You are right though, it isn't just the driving experience, but the driver. Having said that, driving does seem to be able to dismantle people's decency and patience quite effectively.

I also saw that release on the TPS (Toronto Police Services) website. However, I travel that area a couple of times a day but I have yet to see any police officers handing out pamphlets or talking to cyclists/motorists. Oh well, it sounded nice.

One Less Car

I bike to work everyday though downtown traffic (from University and Bloor to Sherbourne and Front) and experience nothing but courtesy and fair treatment from cars 99.99% of the time. I think it is a gross exaggeration to say that drivers are maniacs.

"Don't talk crazy. We're all full up here."

Or maybe you're just a non-cycling troll...

99% of drivers are fine would be my experience too, we tend to remember the incidents where we meet up with that 1 who is the exception.

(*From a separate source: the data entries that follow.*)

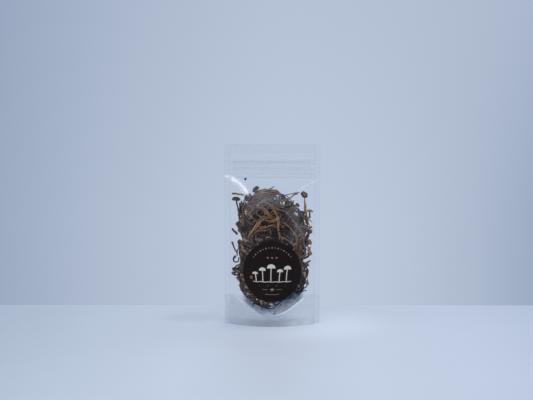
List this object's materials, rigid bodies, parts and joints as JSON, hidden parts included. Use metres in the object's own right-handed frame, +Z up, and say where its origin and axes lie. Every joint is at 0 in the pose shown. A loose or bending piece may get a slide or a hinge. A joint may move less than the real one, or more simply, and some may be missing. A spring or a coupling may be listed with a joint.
{
  "type": "pouch of dried enoki mushrooms",
  "caption": "Clear stand-up pouch with a press-to-close zip and a round dark label, packed with thin dried brown enoki mushrooms.",
  "frame": {"origin": "middle of the footprint, on the surface that the pouch stands on", "axes": "+Z up along the pouch's height, -Y towards the label's side, +X to the right as the label is read"},
  "size_m": [0.105, 0.0374, 0.2],
  "materials": {
    "clear_film": "clear, glossy",
    "zip_strip": "milky, glossy",
    "label_paper": "dark brown-black, semi-matt",
    "dried_mushroom": "dry, wrinkled, brown"
  },
  "bodies": {
    "root": {"front_film": "clear_film", "back_film": "clear_film", "bottom_gusset_film": "clear_film", "zip_socket_track": "zip_strip", "zip_rib_track": "zip_strip", "round_label": "label_paper", "enoki_bunch": "dried_mushroom", "loose_mushroom_right": "dried_mushroom", "loose_mushroom_left": "dried_mushroom", "loose_stem_upper_left": "dried_mushroom", "loose_cap_right": "dried_mushroom", "loose_stub_left": "dried_mushroom", "loose_stem_left": "dried_mushroom", "loose_curl_left": "dried_mushroom", "crumb": "dried_mushroom"}
  },
  "joints": []
}
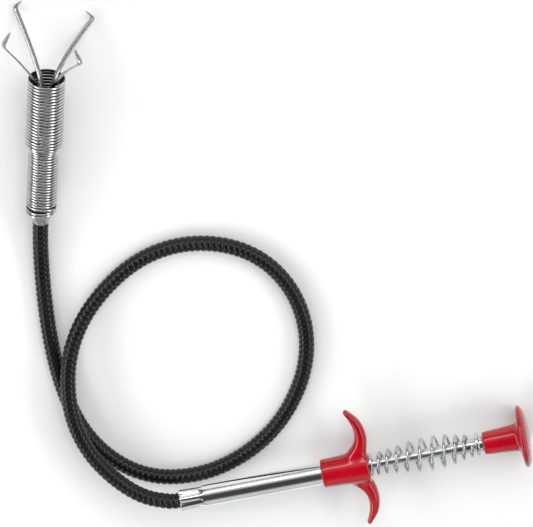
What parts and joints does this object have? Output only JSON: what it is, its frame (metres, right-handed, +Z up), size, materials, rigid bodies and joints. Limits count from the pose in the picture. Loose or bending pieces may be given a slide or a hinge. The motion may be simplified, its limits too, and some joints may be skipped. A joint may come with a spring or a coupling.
{
  "type": "drain auger",
  "caption": "Hand drain claw: thumb plunger and finger grip on a chrome tube, flexible hose, wound spring head with spreading hooked claws.",
  "frame": {"origin": "on the floor the tool lies on, below the middle of its box measured without the hose", "axes": "+X along the handle towards the thumb button, +Y away from the handle towards the spring head, +Z up"},
  "size_m": [0.2308, 0.3106, 0.0483],
  "materials": {
    "red_plastic": "glossy injection-moulded plastic",
    "chrome": "bright chrome plate",
    "spring_steel": "bright drawn spring wire",
    "claw_steel": "bright cold-rolled strip",
    "steel": "plain turned steel",
    "zinc_steel": "dull zinc plate",
    "black_vinyl": "ribbed vinyl sleeve over a wire coil",
    "nylon": "natural nylon"
  },
  "bodies": {
    "root": {"handle_tube": "chrome", "rod_guide_bush": "nylon", "finger_grip": "red_plastic", "front_spring_seat": "steel", "return_spring": "spring_steel", "hose_jacket": "black_vinyl", "hose_spring_core": "spring_steel", "cable_hose": "steel", "hose_end_fitting": "zinc_steel", "claw_housing_spring": "spring_steel"},
    "plunger": {"plunger_rod": "chrome", "rod_stop_collar": "steel", "rear_spring_seat": "steel", "thumb_button": "red_plastic", "cable_handle": "steel"},
    "hub": {"claw_hub": "steel", "cable_head": "steel"},
    "claw1": {"claw_1": "claw_steel"},
    "claw2": {"claw_2": "claw_steel"},
    "claw3": {"claw_3": "claw_steel"},
    "claw4": {"claw_4": "claw_steel"}
  },
  "joints": [
    {"name": "plunger_slide", "type": "slide", "parent": "root", "child": "plunger", "axis": [1, 0, 0], "range_m": [0, 0.014], "stiffness_N_per_m": 250, "springref_m": 0.03, "deforming": ["return_spring"]},
    {"name": "hub_slide", "type": "slide", "parent": "root", "child": "hub", "axis": [0.263, 0.9554, 0.134], "range_m": [-0.014, 0]},
    {"name": "claw_1_hinge", "type": "hinge", "parent": "hub", "child": "claw1", "pos_m": [-0.08424, 0.10807, 0.01584], "axis": [0.6701, -0.2808, 0.6871], "range_deg": [0, 25.6]},
    {"name": "claw_2_hinge", "type": "hinge", "parent": "hub", "child": "claw2", "pos_m": [-0.08829, 0.10921, 0.01564], "axis": [0.7777, -0.1277, -0.6155], "range_deg": [0, 25.6]},
    {"name": "claw_3_hinge", "type": "hinge", "parent": "hub", "child": "claw3", "pos_m": [-0.08896, 0.10877, 0.02009], "axis": [-0.5696, 0.2659, -0.7777], "range_deg": [0, 25.6]},
    {"name": "claw_4_hinge", "type": "hinge", "parent": "hub", "child": "claw4", "pos_m": [-0.08488, 0.10755, 0.02079], "axis": [-0.828, 0.1522, 0.5397], "range_deg": [0, 25.6]}
  ],
  "couplings": [
    {"joint": "hub_slide", "follows": "plunger_slide", "ratio": -1},
    {"joint": "claw_1_hinge", "follows": "plunger_slide", "rad_per_m": 31.765},
    {"joint": "claw_2_hinge", "follows": "plunger_slide", "rad_per_m": 31.765},
    {"joint": "claw_3_hinge", "follows": "plunger_slide", "rad_per_m": 31.765},
    {"joint": "claw_4_hinge", "follows": "plunger_slide", "rad_per_m": 31.765}
  ]
}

Svend and Jack don't agree on the percentage of good drivers: 99% versus 99.99%. One thinks just 1:100 drivers are bad, and the other 1:10000. I don't buy the former, and can't believe someone would state the latter.

You disagree with someone, that makes him a troll?
It's only a perception, we aren't equipped with stats and neither are you.

If I had to count the number of traffic offences committed daily by both cyclists & drivers I'd say that they were pretty close.

The vast majority of drivers I encounter on my daily commute are just fine thanks, the red light runners and speed freaks are tops on my list of Drivers I could do without.

On the other hand, Cyclists that refuse to yield to traffic that has the right of way, takes the lead ahead of riders that don't use lights.

If we want to foster a cycling culture in Toronto it is going to take cooperation on the part of all road users to make it work; and we’ll get there all the more quickly if we would stop demonizing each other.